Special attacks are all very well detailed, right down to the waves of energy that trail behind Ryu’s signature Hadoken attack. Some super and hyper moves stop the action, displaying the attack in a miniature cinematic as the unlucky victim is struck countless times. On the other hand, some of the super and hyper moves are so bright and crazy that one sometimes cannot see where the victim is in the attack.
Sound (4 out of 5)
Tatsunoko vs. Capcom is filled with the type of upbeat electronic music that fans have come to expect from Capcom. Each stage has its own theme music, which might be gloomy, peppy, or just downright epic in content. The soundtrack is nice; probably something Capcom will feature in their store, eventually. The sound effects, of course, consist of the usual array of noises of people getting hit, and the mostly Japanese voices of the characters shouting or announcing attacks. My one beef with this game was the lack of an English voice option. Having said that though, I can imagine that the costs of licensing the Tatsunoko characters would have risen if they’d had to use the English voice actors as well.
The Final Word
This game is an absolute blast to play with friends or at a party, as it’s very easy to jump into Versus mode and just play.

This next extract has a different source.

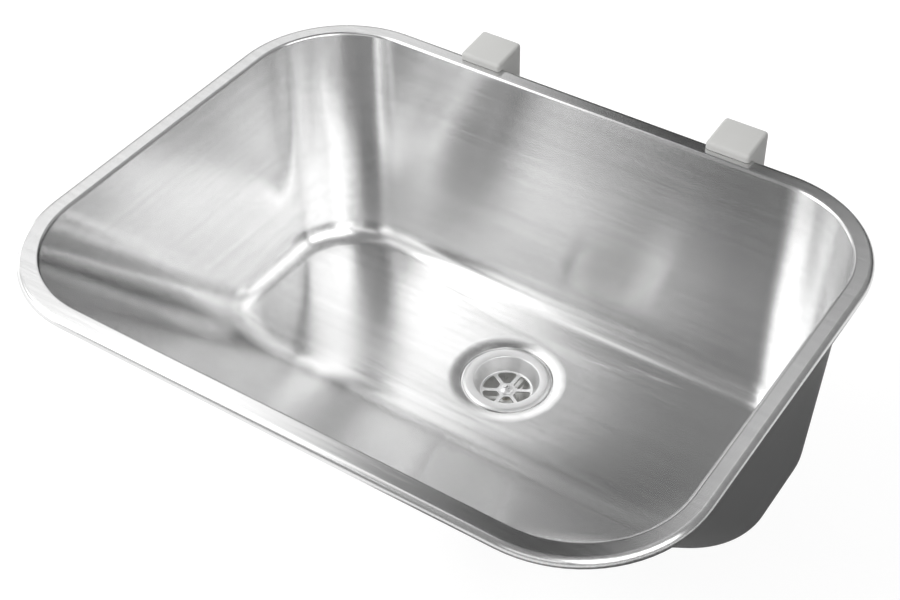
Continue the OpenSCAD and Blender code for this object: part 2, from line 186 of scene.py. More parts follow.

Veteran fighters will have plenty of fun with the various strategies involved in keeping their characters on their feet, and less experienced players will have fun because they now have a means to keep up with the veterans. The cast of characters is large enough that everyone should be able to find a favourite or two.
For fans of arcade fighters, or those who want to get into the genre, this is a fantastic game. For those who own a Wii and are fans of any of the Tatsunoko or Capcom characters, it’s probably even better. It’s about time Capcom gave Wii gamers a taste of what it can do with the fighting genre, and this may be the best fighting game for the Wii yet.